Oaky North miners locked out again

August 12, 2017
Issue 
Oaky North miners on the picket line.

About 190 Oaky North miners were locked out of their workplace in the Bowen Basin west of Rockhampton on August 4 for a third consecutive eight-day period. It was the fourth time the workers had been locked out since June by Anglo-Swiss mining giant Glencore, which the Construction Forestry Mining Energy Union (CFMEU) suspects of trying to replace the permanent workforce with contractors.

CFMEU Mining and Energy Queensland District vice president Chris Brodsky said: “We believe Glencore’s end game is to replace the permanent workforce with casual contractors ahead of their plans to shut the mine as a strategy for minimising their financial responsibilities to workers.”

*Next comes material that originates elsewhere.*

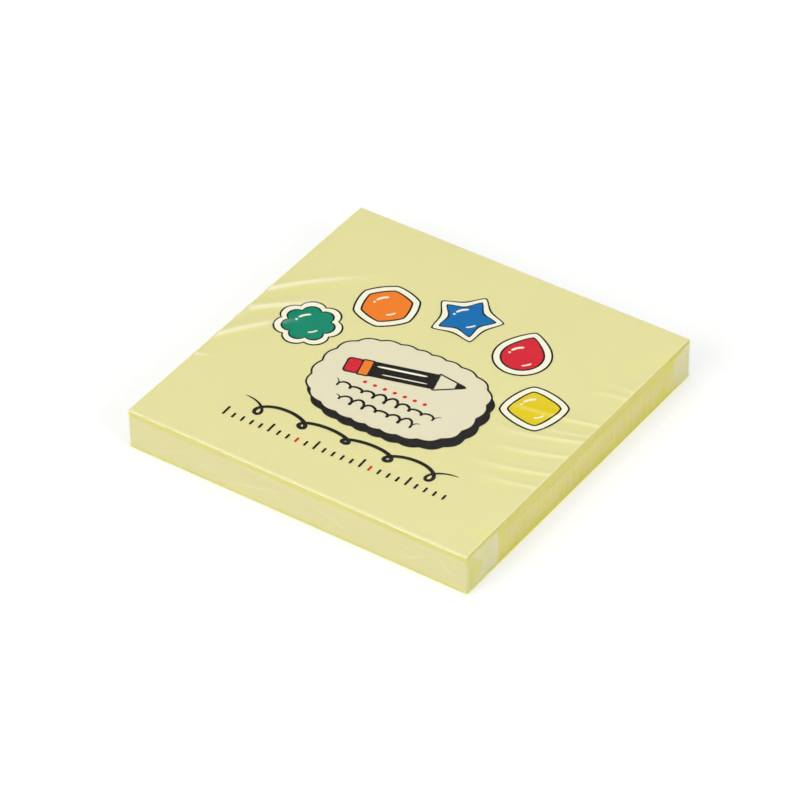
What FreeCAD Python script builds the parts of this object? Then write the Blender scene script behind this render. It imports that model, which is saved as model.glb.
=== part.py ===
import FreeCAD, Part
import math
import os

# Square pad of sticky notes sealed in a clear film overwrap, lying flat.
# Sizes are in millimetres. The origin is the centre of the base, where the
# film's bottom face lies. +X runs to the reader's right, +Y to the glued
# edge of the notes, and +Z up.

# The notes: one cut block, glued together along the +Y edge
note_width = 76.0
note_depth = 76.0
note_count = 100
note_caliper = 0.086

# The release sheet under the last note, which keeps its glue covered
release_caliper = 0.12

# The film: one sheet wrapped round as a tube along X, lapped underneath,
# with both ends folded in and sealed
film_thickness = 0.03
side_slack = 0.30
top_slack = 0.14
lap_width = 12.0

# The folded ends. The sides are tucked in first, then the bottom flap comes
# up, and the top flap comes down over it. Each length is measured from the
# edge of the pack that the film is folded over.
tuck_length = 10.0
tuck_corner_radius = 1.2
bottom_flap_length = 6.7
top_flap_length = 8.3
top_flap_inset = 1.2
slack_bulge = 0.95
fold_land = 0.25
flap_step = 0.06

# Wrinkles that the end folds pull into the film's top. Each starts at a side
# edge and runs inwards. The columns are its distance along the edge from the
# middle of the side (towards +Y), its length, the angle by which it leans
# towards +Y, and its height.
right_wrinkles = [
    (18.0, 6.5, -5.0, 0.07),
    (15.5, 8.0, -14.0, 0.08),
    (6.0, 19.5, -9.0, 0.12),
    (0.5, 14.0, -18.0, 0.12),
    (-4.5, 13.0, -17.0, 0.12),
    (-10.5, 13.0, -15.0, 0.10),
    (-15.0, 9.5, -12.0, 0.08),
]
left_wrinkles = [
    (7.0, 14.0, 50.0, 0.10),
    (0.5, 11.0, 40.0, 0.12),
    (-10.0, 14.0, 52.0, 0.12),
    (-17.0, 4.0, 37.0, 0.06),
]
wrinkle_half_width = 1.0
wrinkle_edge_gap = 0.15
crease_share = 0.4

# Heights of the layers, from the base up
lap_top = 2 * film_thickness
release_top = lap_top + release_caliper
notes_top = release_top + note_count * note_caliper
cavity_top = notes_top + top_slack
wrap_height = cavity_top + film_thickness

# Half widths of the hollow inside the film, and of its outside
cavity_half_width = note_width / 2 + side_slack
cavity_half_depth = note_depth / 2 + side_slack
wrap_half_width = cavity_half_width + film_thickness
wrap_half_depth = cavity_half_depth + film_thickness

# The film bends over an edge with the slack as its inner radius, which just
# clears the sharp edges of the notes
fold_radius = side_slack + film_thickness


def centred_block(half_width, half_depth, z_low, z_high):
    """Block centred on the Z axis, between two heights."""
    corner = FreeCAD.Vector(-half_width, -half_depth, z_low)
    return Part.makeBox(2 * half_width, 2 * half_depth, z_high - z_low, corner)


def rounded_block(half_width, half_depth, z_low, z_high, radius):
    """Centred block with every edge rounded."""
    block = centred_block(half_width, half_depth, z_low, z_high)
    return block.makeFillet(radius, block.Edges)


def notes():
    """The block of notes, as one solid."""
    return centred_block(note_width / 2, note_depth / 2, release_top, notes_top)


def release_sheet():
    """The thin sheet between the last note and the film."""
    return centred_block(note_width / 2, note_depth / 2, lap_top, release_top)


def point_on_end(inset, height):
    """Point in the YZ plane, at an inset from the front edge of the end."""
    return FreeCAD.Vector(0, inset - wrap_half_depth, height)


def mirrored_front_to_back(edges):
    """The same edges at the back of the end, on the other side of the XZ plane."""
    middle = FreeCAD.Vector(0, 0, 0)
    return [edge.mirror(middle, FreeCAD.Vector(0, 1, 0)) for edge in edges]


def plate_on_end(front_edges, x_low, x_high):
    """Flat layer of film on the +X end, from the edges at its front side.

    The back side is the mirror image, and two straight edges join them.
    """
    first = front_edges[0].Vertexes[0].Point
    last = front_edges[-1].Vertexes[-1].Point
    opposite_first = FreeCAD.Vector(first.x, -first.y, first.z)
    opposite_last = FreeCAD.Vector(last.x, -last.y, last.z)
    joining_edges = [
        Part.makeLine(first, opposite_first),
        Part.makeLine(last, opposite_last),
    ]
    outline = front_edges + mirrored_front_to_back(front_edges) + joining_edges
    face = Part.Face(Part.Wire(Part.__sortEdges__(outline)))
    face.translate(FreeCAD.Vector(x_low, 0, 0))
    return face.extrude(FreeCAD.Vector(x_high - x_low, 0, 0))


def bottom_flap():
    """Flap that comes up the end, up to its free edge.

    Its side is a slack curve from the corner up to where it meets the top
    flap's side, and from there a fold at 45 degrees.
    """
    corner = point_on_end(fold_radius, fold_radius)
    meeting_height = (wrap_height + top_flap_inset) / 2
    meeting = point_on_end(meeting_height, meeting_height)
    free_corner = point_on_end(bottom_flap_length, bottom_flap_length)
    middle = (corner + meeting) * 0.5
    outward = FreeCAD.Vector(0, 1, -1).normalize() * slack_bulge
    slack_edge = Part.Arc(corner, middle + outward, meeting).toShape()
    fold_edge = Part.makeLine(meeting, free_corner)
    x_low = wrap_half_width
    return plate_on_end([slack_edge, fold_edge], x_low, x_low + film_thickness)


def slice_of(plate, x_low, x_high, z_low, z_high):
    """The part of an end plate between two planes each way."""
    corner = FreeCAD.Vector(x_low, -wrap_half_depth, z_low)
    window = Part.makeBox(x_high - x_low, 2 * wrap_half_depth, z_high - z_low, corner)
    return plate.common(window)


def top_flap():
    """Flap that comes down over the bottom one, with its sides at 45 degrees.

    It lies on the end wall above the bottom flap's free edge, and one layer
    further out below it.
    """
    corner = point_on_end(fold_radius + top_flap_inset, wrap_height - fold_radius)
    free_corner = point_on_end(
        top_flap_length + top_flap_inset, wrap_height - top_flap_length
    )
    x_low = wrap_half_width
    x_middle = x_low + film_thickness
    x_high = x_middle + film_thickness
    plate = plate_on_end([Part.makeLine(corner, free_corner)], x_low, x_high)
    step_low = bottom_flap_length + flap_step
    step_high = step_low + film_thickness
    upper = slice_of(plate, x_low, x_middle, step_low, wrap_height)
    lower = slice_of(plate, x_middle, x_high, 0, step_high)
    return upper.fuse(lower)


def end_opening():
    """Space between the two tucked sides of an end, which only flaps close.

    Its upper corners are rounded, where the tucks' free edges meet the top fold.
    """
    half_opening = wrap_half_depth - tuck_length
    z_low = fold_radius + fold_land
    z_high = wrap_height - fold_radius - fold_land
    x_low = cavity_half_width - film_thickness / 2
    x_high = wrap_half_width + film_thickness / 2
    corner = FreeCAD.Vector(x_low, -half_opening, z_low)
    opening = Part.makeBox(x_high - x_low, 2 * half_opening, z_high - z_low, corner)
    upper_corners = [
        edge
        for edge in opening.Edges
        if edge.BoundBox.XLength > film_thickness and edge.CenterOfMass.z > wrap_height / 2
    ]
    return opening.makeFillet(tuck_corner_radius, upper_corners)


def flat_sided_solid(faces):
    """Solid closed by flat faces, each given as a loop of points."""
    sides = [Part.Face(Part.makePolygon(points + points[:1])) for points in faces]
    return Part.Solid(Part.Shell(sides))


def wrinkle_ridge(wrinkle, side, level):
    """One wrinkle as a low ridge that stands on a level plane.

    A level crease runs along its middle, and both ends taper to a point.
    """
    start_along_edge, length, lean, height = wrinkle
    half_length = length / 2
    half_crease = length * crease_share / 2
    low_tip = FreeCAD.Vector(-half_length, 0, level)
    high_tip = FreeCAD.Vector(half_length, 0, level)
    low_crest = FreeCAD.Vector(-half_crease, 0, level + height)
    high_crest = FreeCAD.Vector(half_crease, 0, level + height)
    low_left = FreeCAD.Vector(-half_crease, wrinkle_half_width, level)
    high_left = FreeCAD.Vector(half_crease, wrinkle_half_width, level)
    low_right = FreeCAD.Vector(-half_crease, -wrinkle_half_width, level)
    high_right = FreeCAD.Vector(half_crease, -wrinkle_half_width, level)
    ridge = flat_sided_solid([
        [low_left, high_left, high_crest, low_crest],
        [low_right, low_crest, high_crest, high_right],
        [low_tip, low_left, low_crest],
        [low_tip, low_crest, low_right],
        [high_tip, high_crest, high_left],
        [high_tip, high_right, high_crest],
        [low_tip, low_right, high_right, high_tip, high_left, low_left],
    ])

    # The outer tip lies just inside the rounded edge of the pack
    tip_x = wrap_half_width - fold_radius - wrinkle_edge_gap
    inwards = math.radians(lean)
    ridge.rotate(FreeCAD.Vector(0, 0, 0), FreeCAD.Vector(0, 0, 1), -side * lean)
    ridge.translate(FreeCAD.Vector(
        side * (tip_x - half_length * math.cos(inwards)),
        start_along_edge + half_length * math.sin(inwards),
        0,
    ))
    return ridge


def wrinkle_ridges(level):
    """Every wrinkle of the top, standing on one surface of the film."""
    right = [wrinkle_ridge(wrinkle, 1, level) for wrinkle in right_wrinkles]
    left = [wrinkle_ridge(wrinkle, -1, level) for wrinkle in left_wrinkles]
    return right + left


def mirrored_end(shape):
    """The same shape at the -X end."""
    return shape.mirror(FreeCAD.Vector(0, 0, 0), FreeCAD.Vector(1, 0, 0))


def film_wrap():
    """The whole overwrap as one folded piece of film, with its real hollow."""
    outside = rounded_block(wrap_half_width, wrap_half_depth, 0, wrap_height, fold_radius)
    hollow = rounded_block(
        cavity_half_width, cavity_half_depth, film_thickness, cavity_top, side_slack
    )
    outside = outside.multiFuse(wrinkle_ridges(wrap_height))
    hollow = hollow.multiFuse(wrinkle_ridges(cavity_top))
    lap = centred_block(note_width / 2, lap_width / 2, 0, lap_top)
    right_opening = end_opening()
    right_flaps = bottom_flap().fuse(top_flap())
    film = outside.cut(hollow)
    film = film.cut(right_opening.fuse(mirrored_end(right_opening)))
    film = film.multiFuse([lap, right_flaps, mirrored_end(right_flaps)])
    return film.removeSplitter()


def export(shape, node_name):
    """Writes one sub-part and prints what it holds."""
    shape.exportStep(os.path.join("parts", node_name + ".step"))
    box = shape.BoundBox
    print(
        node_name,
        "solids", len(shape.Solids),
        "valid", shape.isValid(),
        "volume", round(shape.Volume, 3),
        "size", [round(x, 3) for x in (box.XLength, box.YLength, box.ZLength)],
        "base", round(box.ZMin, 4),
    )


os.makedirs("parts", exist_ok=True)
export(notes(), "note_block")
export(release_sheet(), "release_sheet")
export(film_wrap(), "film_overwrap")
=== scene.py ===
import bpy
import bmesh
import numpy as np
from mathutils import Matrix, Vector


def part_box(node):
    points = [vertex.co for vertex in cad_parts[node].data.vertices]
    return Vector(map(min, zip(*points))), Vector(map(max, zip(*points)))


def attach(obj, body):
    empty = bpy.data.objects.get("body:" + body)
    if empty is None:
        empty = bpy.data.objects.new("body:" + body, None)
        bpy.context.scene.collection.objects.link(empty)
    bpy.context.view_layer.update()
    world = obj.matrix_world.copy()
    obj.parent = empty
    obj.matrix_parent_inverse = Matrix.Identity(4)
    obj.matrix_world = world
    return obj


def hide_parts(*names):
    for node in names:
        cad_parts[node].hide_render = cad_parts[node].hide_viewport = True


# A square pad of sticky notes, sealed in a clear film with a printed top, lying flat.
# Lengths below are in millimetres and angles in degrees. +X is the reader's right, +Y the glued edge.

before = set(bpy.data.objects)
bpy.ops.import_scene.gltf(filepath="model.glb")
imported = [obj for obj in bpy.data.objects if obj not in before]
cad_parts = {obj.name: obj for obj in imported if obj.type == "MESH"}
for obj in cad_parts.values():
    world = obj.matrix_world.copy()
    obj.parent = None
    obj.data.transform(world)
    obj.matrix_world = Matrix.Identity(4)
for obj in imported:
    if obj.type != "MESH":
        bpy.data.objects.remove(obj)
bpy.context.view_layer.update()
mm = 0.001  # one millimetre in metres
noteHigh = np.array(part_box("note_block")[1]) / mm  # the notes' highest corner
print("frame loaded:", sorted(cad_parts))


# Grids, meshes and nodes

meshing = {
    "merge": 0.0004,           # points nearer than this become one
    "level": 0.001,            # a film's faces lower than this, on its underside, become one
    "sharpAngle": 50,          # edges sharper than this aren't shaded smooth
    "contactLimits": (-4, 2),
}


def gridQuads(rows, columns, ring=False):
    # Quads of a grid of points, row after row; a ring also joins its last column to its first
    row, column = np.meshgrid(np.arange(rows - 1), np.arange(columns - 1 + ring), indexing="ij")
    here, beside = row * columns + column, row * columns + (column + 1) % columns
    return np.stack([here, beside, beside + columns, here + columns], -1).reshape(-1, 4)


def joinedMesh(name, grids, oneUnderside):
    # One mesh from several (points in mm, quads); doubles are merged, then faces turned outwards
    starts = np.cumsum([0] + [len(points.reshape(-1, 3)) for points, quads in grids])
    points = np.concatenate([points.reshape(-1, 3) for points, quads in grids])
    quads = np.concatenate([quads + start for (_, quads), start in zip(grids, starts)])
    mesh = bpy.data.meshes.new(name)
    mesh.from_pydata((points * mm).tolist(), [], quads.tolist())
    work = bmesh.new()
    work.from_mesh(mesh)
    bmesh.ops.remove_doubles(work, verts=work.verts, dist=meshing["merge"] * mm)
    if oneUnderside:
        limit = meshing["level"] * mm
        level = [face for face in work.faces if max(corner.co.z for corner in face.verts) < limit]
        bmesh.ops.dissolve_faces(work, faces=level)
    bmesh.ops.recalc_face_normals(work, faces=work.faces)
    work.to_mesh(mesh)
    work.free()
    return mesh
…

The CFMEU asked the Fair Work Commission on August 3 to test if Glencore had breached the good-faith bargaining requirements of the Fair Work Act over its issuing of disciplinary notices to 26 workers who it alleged had over-stepped the company's policy on harassment, bullying and discrimination while on the picket line and Facebook.

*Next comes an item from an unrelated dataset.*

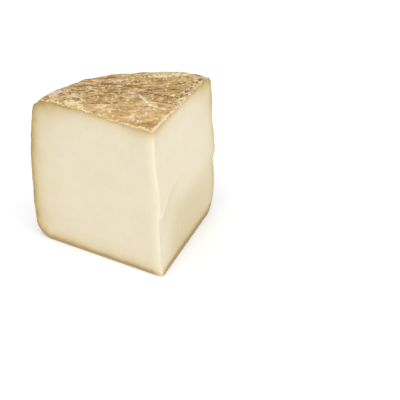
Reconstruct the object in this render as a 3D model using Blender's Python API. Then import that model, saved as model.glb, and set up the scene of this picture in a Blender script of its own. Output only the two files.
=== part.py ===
"""A cut piece of a sheep and goat tomme: one solid of paste under a natural rind.

The piece is a sector of a tall wheel. Its point is at -Y, the rind side at +Y, and its flat
base lies on z = 0 with the origin under the middle of its box. A half section of the wheel is
modelled once as a grid, spun through the angle of the cut, and then shaped by hand-cut relief.
"""

import bmesh
import bpy
from math import atan2, cos, exp, pi, radians, sin, sqrt
from mathutils import Vector, noise

# Driving dimensions, in metres and radians
WHEEL_RADIUS = 0.1062
WHEEL_HEIGHT = 0.115
CUT_ANGLE = radians(78.4)
TOP_CORNER = 0.0080
BASE_CORNER = 0.0120
SIDE_BULGE = 0.0041
TOP_FALL = 0.0017

# The wheel's middle, measured from the foot of the cut's point
MIDDLE_X = -0.0065
MIDDLE_Y = 0.0016

# The top of the cut's point leans over towards the left face
POINT_LEAN = 0.0067
LEAN_STEP = 0.34
LEAN_STEP_LOW = 0.58
LEAN_STEP_HIGH = 0.78

# A second stroke of the knife left a step in the right face, low down beside the point
STEP_DEPTH = 0.0014
STEP_FOOT = 0.047
STEP_RISE = 0.0135
STEP_REACH = 0.027
STEP_SOFTNESS = 0.0022
HOLLOW_LOW = 0.016
HOLLOW_REACH = 0.080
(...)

Instead, it ordered the union to deflate Scabby the Rat and withdraw the imposing inflatable insult from current and future picket lines, ensure that paid officials do not use the words “scab”, “maggot” or “grub” in any future protests or in online conversations about the lockout, and constrain the conduct of workers accused by Glencore of breaching the company's codes of conduct.

Glencore’s proposed workplace agreement would have stripped workers of several key legal entitlements. It would limit workers’ access to workplace representation; allow the company to unilaterally change rosters against the wishes of employees; pay workers based on profit, not hours and work; increase the cost of company accommodation for workers; and limit the ability of employees to have some matters determined by arbitration.

The union has offered to roll over the existing agreement for two years with no pay increase. Glencore has refused the offer.

As the largest coal mining conglomerate in Australia, Glencore has five more Australian coal mines operating with expired employment agreements, including its Hunter Valley mines in NSW, which have been operating with expired contracts for five years.

"This isn't about greedy miners wanting more money," Brodsky said. "This is about keeping what we've already got, about not going backwards. We were happy to roll the agreement on, but Glencore has refused that."

The Oaky North agreement expired in 2015 and more than 20 meetings between management and the CFMEU Mining and Energy Division have served only to entrench differences over pay and conditions.

“Workers are not asking for anything more than they are entitled to and with coal prices on the rise, Glencore has no excuse whatsoever for trying to strip workers of their basic rights,” said Brodsky.

“This is a real David and Goliath battle at the moment. We’ve had workers and their families followed by security guards and other intimidating behaviour. Our guys don’t scare easily, but they are concerned for their families.

“At the end of the day, we’re a tiny little mining town in the middle of nowhere and Glencore is a huge international corporation. The odds are stacked against us but we’ll fight the good fight all the way. The 99% No vote shows how united this community is.”

ACTU secretary Sally McManus put the issue in a nutshell: “Glencore is trying to force through changes to conditions which would reduce pay and make hours of work unpredictable and remove workers' rights to be represented by their union when they need it. Clearly this is unacceptable. The system is broken if employers are allowed to act in this manner.”